Riding a fattie is like riding a scooter, its ok just not in public.
Woman walking into toby keith concert: 8 months pregnant, black eye, shirt on that has a picture of a boot and the words "we'll put a boot up your ass" with an american flag printed over--the sleeves were ripped off and she had a camo cowboy hat. Greatest thing I've ever seen.
youre talking to a girl on facebook chat right now and im sitting behind her in class lol. creepy?
I'm home and safer than post-menopausal sex; you're welcome for the image. And yes, I did just use a semi-colon hammered.
How many weeks is it acceptable until I can start bringing freshman back?
Drunk me Does not appreciate a drunk, naked you kicking me off the couch at 3am. You have a bed here, you dick
I'm sitting on the floor singing Bruno mars while they cook and occasionally pet me
I know you're asleep, but I just had a motherfucking epiphany.
What if he stabs me in the back, mid-orgasm, as I sit on his face? It'd be a miraculous way to go but that's not the point
I feel like I might be the only person I know who eats bundles of radishes in-between orgasms from their vibrator.
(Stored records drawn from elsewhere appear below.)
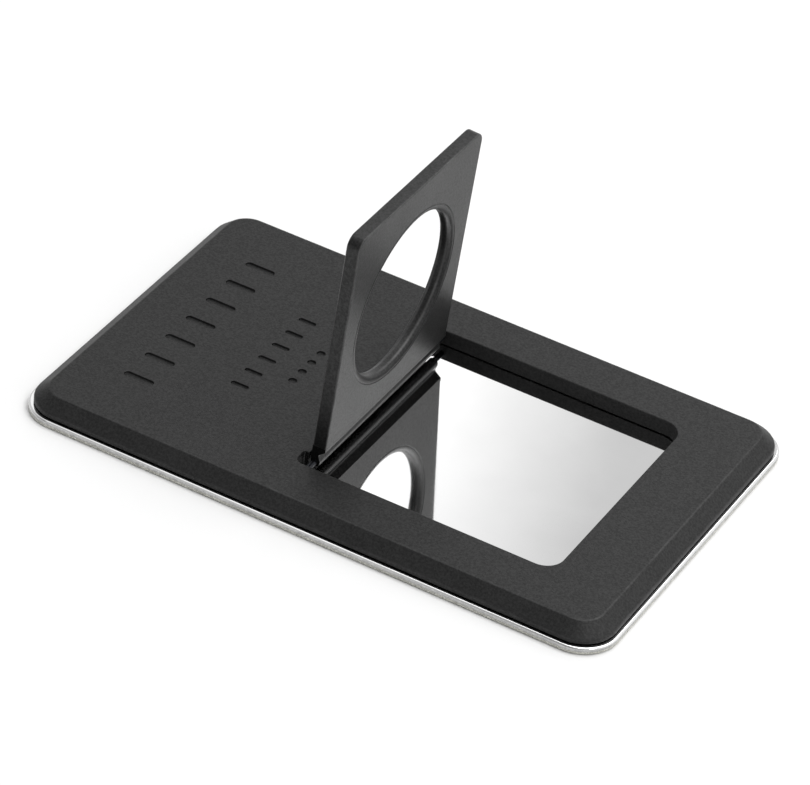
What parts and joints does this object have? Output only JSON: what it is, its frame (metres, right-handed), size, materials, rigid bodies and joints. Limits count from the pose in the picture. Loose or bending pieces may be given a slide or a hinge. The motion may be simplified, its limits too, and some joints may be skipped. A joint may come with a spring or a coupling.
{
  "type": "diamond sharpening plate",
  "caption": "Card-size diamond sharpening plate on polished steel, with a black moulded holder and a ring handle that flips up for a finger and folds flat into a window.",
  "frame": {"origin": "middle of the abrasive face, which lies on z = 0", "axes": "+X along the long side, from the holder's marked end to its window; +Y along the short side, parallel to the hinge; +Z out of the holder, away from the abrasive face"},
  "size_m": [0.085, 0.054, 0.0377],
  "materials": {
    "diamond_grit": "coarse nickel-bonded diamond grit, olive grey, sparkling",
    "polished_steel": "mirror polished",
    "adhesive": "matte black foam tape",
    "holder_plastic": "fine spark-eroded satin black",
    "handle_plastic": "fine spark-eroded satin black",
    "pin_steel": "blackened drawn steel wire"
  },
  "bodies": {
    "base": {"diamond_coating": "diamond_grit", "steel_plate": "polished_steel", "adhesive_sheet": "adhesive", "holder_frame": "holder_plastic"},
    "handle": {"ring_handle": "handle_plastic", "hinge_pin": "pin_steel"}
  },
  "joints": [
    {"name": "handle_fold", "type": "hinge", "parent": "base", "child": "handle", "pos_m": [-0.0046, 0, 0.00245], "axis": [0, 1, 0], "range_deg": [-12, 86.5]}
  ]
}
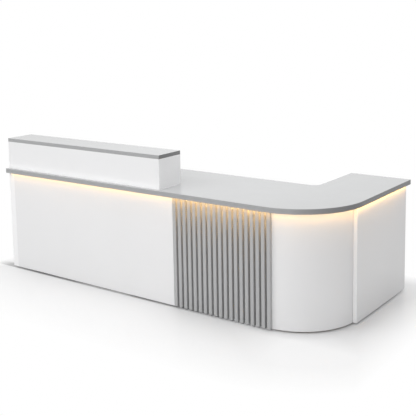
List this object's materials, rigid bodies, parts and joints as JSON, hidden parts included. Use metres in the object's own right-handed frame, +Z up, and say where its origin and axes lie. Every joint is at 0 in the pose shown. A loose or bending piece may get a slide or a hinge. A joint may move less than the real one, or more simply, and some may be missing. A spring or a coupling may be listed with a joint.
{
  "type": "reception desk",
  "caption": "L-shaped reception desk with a raised counter, fluted front, rounded corner, lit overhang, drawer pedestal and return cabinet.",
  "frame": {"origin": "on the floor, under the middle of the worktop's outline", "axes": "+X along the public front towards the return, +Y from the public front to the staff side, +Z up"},
  "size_m": [2.68, 1.16, 0.985],
  "materials": {
    "white_lacquer": "high-gloss white lacquer on board",
    "grey_laminate": "satin to gloss grey laminate on board",
    "grey_fluting": "matt grey lacquer on wooden ribs",
    "dark_backing": "matt grey lacquer on board",
    "raw_board": "raw plywood",
    "white_melamine": "white melamine on board",
    "drawer_board": "pale grey melamine on board",
    "steel": "nickel-plated steel",
    "zinc_steel": "zinc-plated steel",
    "anodised": "satin anodised",
    "tape": "flexible circuit tape",
    "diffuser": "frosted diffuser",
    "driver_case": "moulded case",
    "lead_sheath": "moulded sheath",
    "lock_chrome": "polished",
    "foot_black": "moulded pad on a stem"
  },
  "bodies": {
    "desk": {"worktop_upper_board": "grey_laminate", "worktop_lower_board": "grey_laminate", "counter_front": "white_lacquer", "counter_left_end": "white_lacquer", "counter_right_end": "white_lacquer", "counter_dividers": "white_lacquer", "counter_top": "grey_laminate", "left_gable": "white_lacquer", "front_panel": "white_lacquer", "flute_backing_board": "dark_backing", "flute_ribs": "grey_fluting", "curved_corner_panel": "white_lacquer", "corner_formers": "raw_board", "return_side_panel": "white_lacquer", "return_inner_gable": "white_melamine", "return_end_gable": "white_melamine", "return_bottom_board": "white_melamine", "return_shelf": "white_melamine", "shelf_pins": "steel", "cabinet_hinge_leaves": "steel", "hinge_pins": "steel", "led_channels": "anodised", "led_tapes": "tape", "led_diffusers": "diffuser", "led_driver": "driver_case", "led_lead": "lead_sheath", "pedestal_left_gable": "white_melamine", "pedestal_right_gable": "white_melamine", "pedestal_bottom_board": "white_melamine", "pedestal_lock_rail": "white_melamine", "runner_cabinet_members": "zinc_steel", "worktop_brackets": "steel", "bracket_screws": "steel"},
    "door_a": {"return_door_a": "white_lacquer", "door_a_hinge_leaves": "steel"},
    "door_b": {"return_door_b": "white_lacquer", "door_b_hinge_leaves": "steel"},
    "drawer_top": {"drawer_front_top": "white_lacquer", "drawer_box_top": "drawer_board", "runner_drawer_top": "zinc_steel"},
    "drawer_middle": {"drawer_front_middle": "white_lacquer", "drawer_box_middle": "drawer_board", "runner_drawer_middle": "zinc_steel"},
    "drawer_bottom": {"drawer_front_bottom": "white_lacquer", "drawer_box_bottom": "drawer_board", "runner_drawer_bottom": "zinc_steel"},
    "runner_middle_top": {"runner_middle_top": "zinc_steel"},
    "runner_middle_middle": {"runner_middle_middle": "zinc_steel"},
    "runner_middle_bottom": {"runner_middle_bottom": "zinc_steel"},
    "drawer_lock": {"drawer_lock": "lock_chrome"},
    "foot_left_front": {"foot_left_front": "foot_black"},
    "foot_left_rear": {"foot_left_rear": "foot_black"},
    "foot_pedestal_left_front": {"foot_pedestal_left_front": "foot_black"},
    "foot_pedestal_left_rear": {"foot_pedestal_left_rear": "foot_black"},
    "foot_pedestal_right_front": {"foot_pedestal_right_front": "foot_black"},
    "foot_pedestal_right_rear": {"foot_pedestal_right_rear": "foot_black"},
    "foot_corner": {"foot_corner": "foot_black"},
    "foot_return_inner": {"foot_return_inner": "foot_black"},
    "foot_return_end": {"foot_return_end": "foot_black"}
  },
  "joints": [
    {"name": "drawer_top_slide", "type": "slide", "parent": "desk", "child": "drawer_top", "axis": [0, 1, 0], "range_m": [0, 0.45]},
    {"name": "runner_top_slide", "type": "slide", "parent": "desk", "child": "runner_middle_top", "axis": [0, 1, 0], "range_m": [0, 0.225]},
    {"name": "drawer_middle_slide", "type": "slide", "parent": "desk", "child": "drawer_middle", "axis": [0, 1, 0], "range_m": [0, 0.45]},
    {"name": "runner_middle_slide", "type": "slide", "parent": "desk", "child": "runner_middle_middle", "axis": [0, 1, 0], "range_m": [0, 0.225]},
    {"name": "drawer_bottom_slide", "type": "slide", "parent": "desk", "child": "drawer_bottom", "axis": [0, 1, 0], "range_m": [0, 0.45]},
    {"name": "runner_bottom_slide", "type": "slide", "parent": "desk", "child": "runner_middle_bottom", "axis": [0, 1, 0], "range_m": [0, 0.225]},
    {"name": "drawer_lock_turn", "type": "hinge", "parent": "drawer_top", "child": "drawer_lock", "pos_m": [0.016, 0.063, 0.6655], "axis": [0, -1, 0], "range_deg": [0, 90]},
    {"name": "door_a_hinge", "type": "hinge", "parent": "desk", "child": "door_a", "pos_m": [0.928, 0.064, 0.36], "axis": [0, 0, 1], "range_deg": [0, 105]},
    {"name": "door_b_hinge", "type": "hinge", "parent": "desk", "child": "door_b", "pos_m": [0.928, 0.539, 0.36], "axis": [0, 0, -1], "range_deg": [0, 105]},
    {"name": "foot_left_front_screw", "type": "slide", "parent": "desk", "child": "foot_left_front", "axis": [0, 0, -1], "range_m": [0, 0.012]},
    {"name": "foot_left_rear_screw", "type": "slide", "parent": "desk", "child": "foot_left_rear", "axis": [0, 0, -1], "range_m": [0, 0.012]},
    {"name": "foot_pedestal_left_front_screw", "type": "slide", "parent": "desk", "child": "foot_pedestal_left_front", "axis": [0, 0, -1], "range_m": [0, 0.012]},
    {"name": "foot_pedestal_left_rear_screw", "type": "slide", "parent": "desk", "child": "foot_pedestal_left_rear", "axis": [0, 0, -1], "range_m": [0, 0.012]},
    {"name": "foot_pedestal_right_front_screw", "type": "slide", "parent": "desk", "child": "foot_pedestal_right_front", "axis": [0, 0, -1], "range_m": [0, 0.012]},
    {"name": "foot_pedestal_right_rear_screw", "type": "slide", "parent": "desk", "child": "foot_pedestal_right_rear", "axis": [0, 0, -1], "range_m": [0, 0.012]},
    {"name": "foot_corner_screw", "type": "slide", "parent": "desk", "child": "foot_corner", "axis": [0, 0, -1], "range_m": [0, 0.012]},
    {"name": "foot_return_inner_screw", "type": "slide", "parent": "desk", "child": "foot_return_inner", "axis": [0, 0, -1], "range_m": [0, 0.012]},
    {"name": "foot_return_end_screw", "type": "slide", "parent": "desk", "child": "foot_return_end", "axis": [0, 0, -1], "range_m": [0, 0.012]}
  ],
  "couplings": [
    {"joint": "runner_top_slide", "follows": "drawer_top_slide", "ratio": 0.5},
    {"joint": "runner_middle_slide", "follows": "drawer_middle_slide", "ratio": 0.5},
    {"joint": "runner_bottom_slide", "follows": "drawer_bottom_slide", "ratio": 0.5}
  ]
}
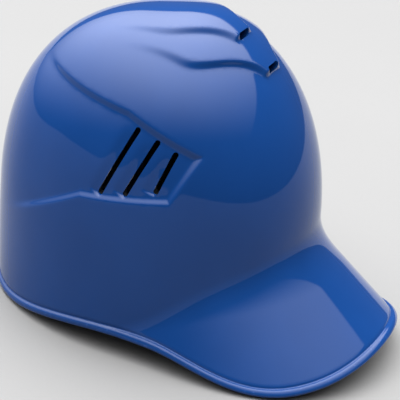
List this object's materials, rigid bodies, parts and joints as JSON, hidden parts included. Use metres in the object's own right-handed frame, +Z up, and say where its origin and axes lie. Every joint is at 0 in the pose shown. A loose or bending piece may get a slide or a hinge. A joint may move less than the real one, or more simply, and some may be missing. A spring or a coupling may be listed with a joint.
{
  "type": "batting helmet",
  "caption": "Skull-style batting helmet with an integral brim, slotted side vents, stepped crown vents, foam lining and removable comfort pads.",
  "frame": {"origin": "below the middle of the head shell, on the table the rim rests on", "axes": "+Z up through the crown, -Y out over the brim, +X to the wearer's left"},
  "size_m": [0.2094, 0.2872, 0.2085],
  "materials": {
    "shell_plastic": "high-gloss injection-moulded plastic",
    "impact_foam": "closed-cell black foam",
    "pad_fabric": "brushed knit over soft foam",
    "hook_tape": "woven tape with stiff hooks",
    "loop_tape": "napped loop tape"
  },
  "bodies": {
    "helmet": {"shell": "shell_plastic", "liner_front": "impact_foam", "liner_rear": "impact_foam", "liner_left": "impact_foam", "liner_right": "impact_foam", "liner_crown": "impact_foam", "hook_front": "hook_tape", "hook_rear_left": "hook_tape", "hook_rear_right": "hook_tape", "hook_left": "hook_tape", "hook_right": "hook_tape", "hook_crown": "hook_tape"},
    "brow_pad": {"pad_front": "pad_fabric", "loop_front": "loop_tape"},
    "nape_pad_left": {"pad_rear_left": "pad_fabric", "loop_rear_left": "loop_tape"},
    "nape_pad_right": {"pad_rear_right": "pad_fabric", "loop_rear_right": "loop_tape"},
    "side_pad_left": {"pad_left": "pad_fabric", "loop_left": "loop_tape"},
    "side_pad_right": {"pad_right": "pad_fabric", "loop_right": "loop_tape"},
    "crown_pad": {"pad_crown": "pad_fabric", "loop_crown": "loop_tape"}
  },
  "joints": [
    {"name": "brow_pad_peel", "type": "slide", "parent": "helmet", "child": "brow_pad", "axis": [0, 1, 0], "range_m": [0, 0.012]},
    {"name": "nape_pad_left_peel", "type": "slide", "parent": "helmet", "child": "nape_pad_left", "axis": [-0.5501, -0.8351, 0], "range_m": [0, 0.012]},
    {"name": "nape_pad_right_peel", "type": "slide", "parent": "helmet", "child": "nape_pad_right", "axis": [0.5501, -0.8351, 0], "range_m": [0, 0.012]},
    {"name": "side_pad_left_peel", "type": "slide", "parent": "helmet", "child": "side_pad_left", "axis": [-1, 0, 0], "range_m": [0, 0.012]},
    {"name": "side_pad_right_peel", "type": "slide", "parent": "helmet", "child": "side_pad_right", "axis": [1, 0, 0], "range_m": [0, 0.012]},
    {"name": "crown_pad_peel", "type": "slide", "parent": "helmet", "child": "crown_pad", "axis": [0, 0, -1], "range_m": [0, 0.012]}
  ]
}
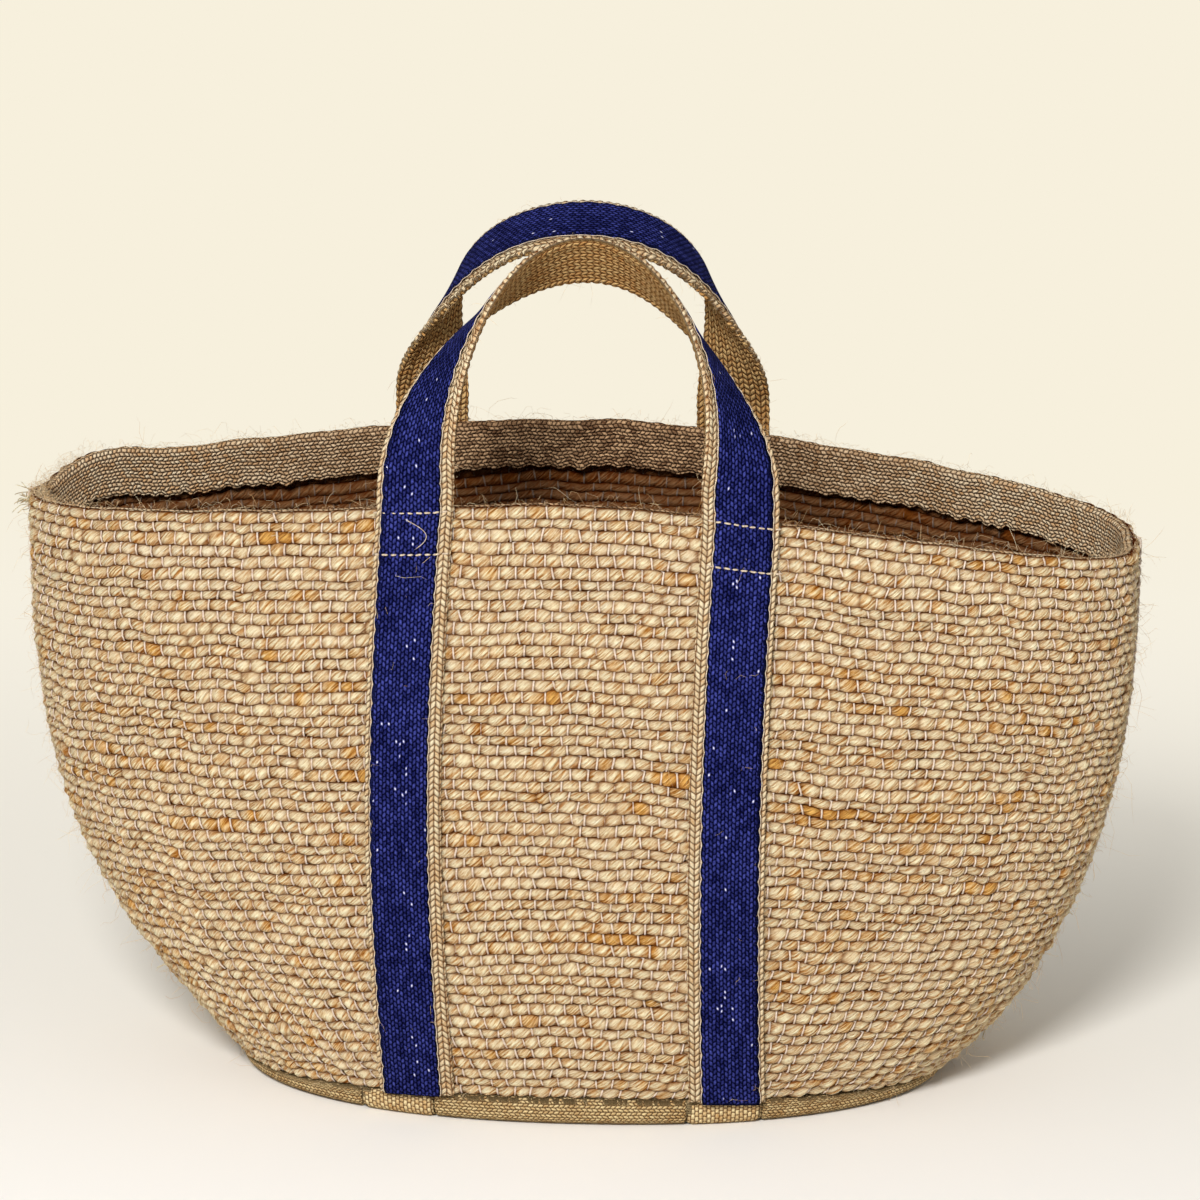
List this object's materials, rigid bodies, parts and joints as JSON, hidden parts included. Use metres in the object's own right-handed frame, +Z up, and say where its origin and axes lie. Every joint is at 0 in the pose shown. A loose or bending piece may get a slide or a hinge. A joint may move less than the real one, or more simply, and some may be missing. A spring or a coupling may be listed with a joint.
{
  "type": "shopping basket",
  "caption": "Soft jute shopping basket with a wide oval mouth, a narrow oval base and looped webbing handles that carry a blue stripe down each side.",
  "frame": {"origin": "on the floor under the middle of the basket's mouth", "axes": "+X along the mouth, -Y towards the front that the picture shows, +Z up"},
  "size_m": [0.582, 0.2258, 0.4632],
  "materials": {
    "jute_yarn": "coarse",
    "jute_tape": "fuzzy",
    "natural_webbing": "woven",
    "blue_tape": "woven"
  },
  "bodies": {
    "basket": {"front_panel": "jute_yarn", "rear_panel": "jute_yarn", "rim_facing": "jute_tape", "base_tray": "jute_tape", "base_sling_left": "natural_webbing", "base_sling_right": "natural_webbing", "front_left_webbing": "natural_webbing", "front_left_stripe": "blue_tape", "front_right_webbing": "natural_webbing", "front_right_stripe": "blue_tape", "rear_left_webbing": "natural_webbing", "rear_left_stripe": "blue_tape", "rear_right_webbing": "natural_webbing", "rear_right_stripe": "blue_tape"},
    "front_handle": {"front_handle_webbing": "natural_webbing", "front_handle_stripe": "blue_tape"},
    "rear_handle": {"rear_handle_webbing": "natural_webbing", "rear_handle_stripe": "blue_tape"}
  },
  "joints": [
    {"name": "front_handle_fold", "type": "hinge", "parent": "basket", "child": "front_handle", "pos_m": [0.0035, -0.09755, 0.32857], "axis": [0.9999, -0.0004, -0.0167], "range_deg": [-14, 160]},
    {"name": "rear_handle_fold", "type": "hinge", "parent": "basket", "child": "rear_handle", "pos_m": [-0.00552, 0.09751, 0.32886], "axis": [-1, -0.0031, 0.0084], "range_deg": [-14, 160]}
  ]
}
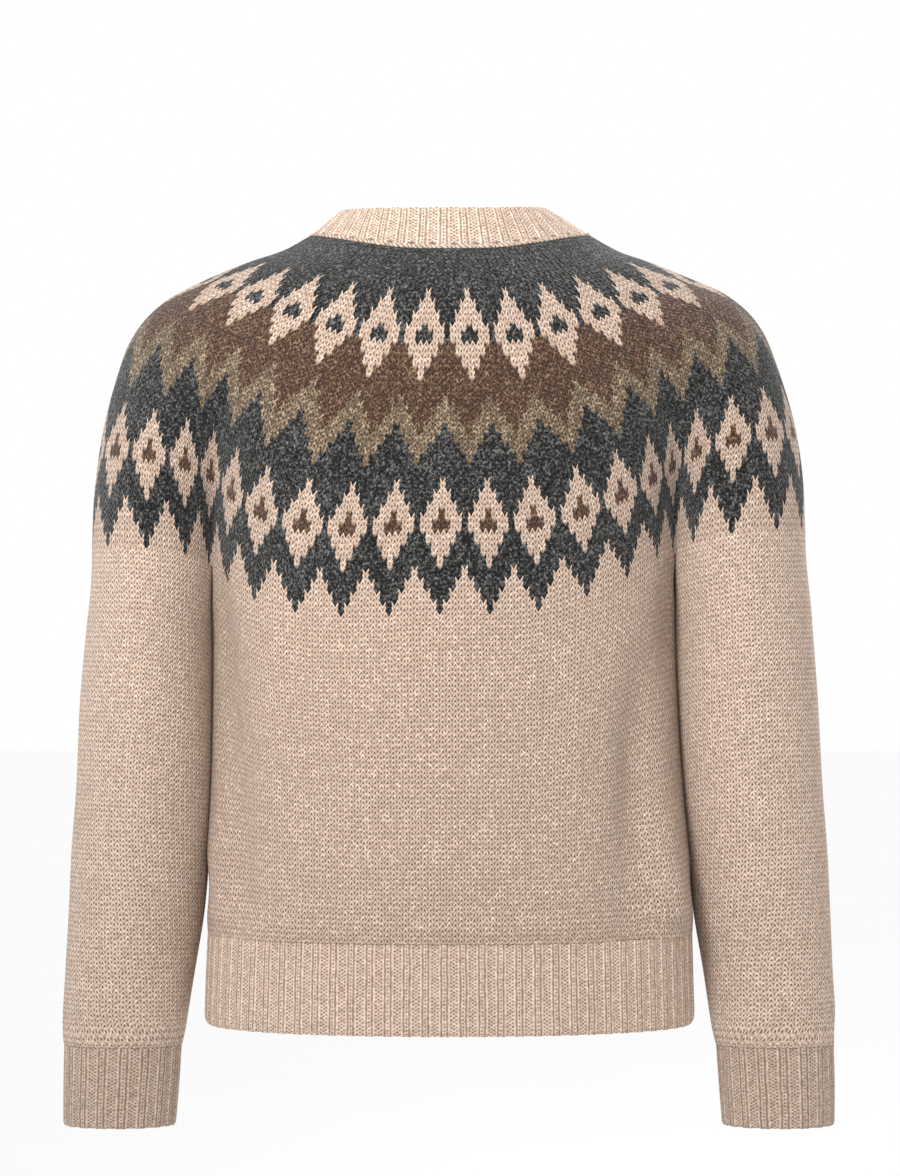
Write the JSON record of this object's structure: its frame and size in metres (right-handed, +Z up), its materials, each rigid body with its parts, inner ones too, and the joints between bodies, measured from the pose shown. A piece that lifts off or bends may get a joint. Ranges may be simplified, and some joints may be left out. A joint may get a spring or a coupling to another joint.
{
  "type": "jacquard cardigan",
  "caption": "Long-sleeved wool cardigan with a patterned round yoke, ribbed neck, cuffs and hem, and buttons down the front, filled out as if worn.",
  "frame": {"origin": "middle of the neck, level with the base of the neckband at the back, where a wearer's neck would be", "axes": "+Z up, +Y out of the back, +X to the wearer's left; the buttoned front faces -Y"},
  "size_m": [0.5445, 0.2413, 0.6442],
  "materials": {
    "jacquard_knit": "stranded two-colour wool, matt, soft surface fibres",
    "plain_knit": "plain wool knit, matt, soft surface fibres",
    "rib_knit": "two-by-two wool rib, matt",
    "button_horn": "dark horn-like, satin"
  },
  "bodies": {
    "root": {"yoke": "jacquard_knit", "back": "plain_knit", "front_left": "plain_knit", "front_right": "plain_knit", "sleeve_left": "plain_knit", "sleeve_right": "plain_knit", "hem_rib": "rib_knit", "cuff_left": "rib_knit", "cuff_right": "rib_knit", "neckband": "rib_knit", "button_band": "rib_knit", "buttonhole_band": "rib_knit", "button_1": "button_horn", "button_2": "button_horn", "button_3": "button_horn", "button_4": "button_horn", "button_5": "button_horn", "button_6": "button_horn", "button_7": "button_horn"}
  },
  "joints": []
}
You sat on me. Like I was a toilet. While I was on the toilet. You peed a little.
I keep finding granola in my bed. This is what I get for sleeping with a guy from Oregon.
I've seriously never been more thankful for marijuana and my resting bitchface.
He shit with the door open. I think that means we are in a realtionship.
My parents are coming to visit the 28th. How bad is it that I put a reminder in my phone to "hide sex toys"?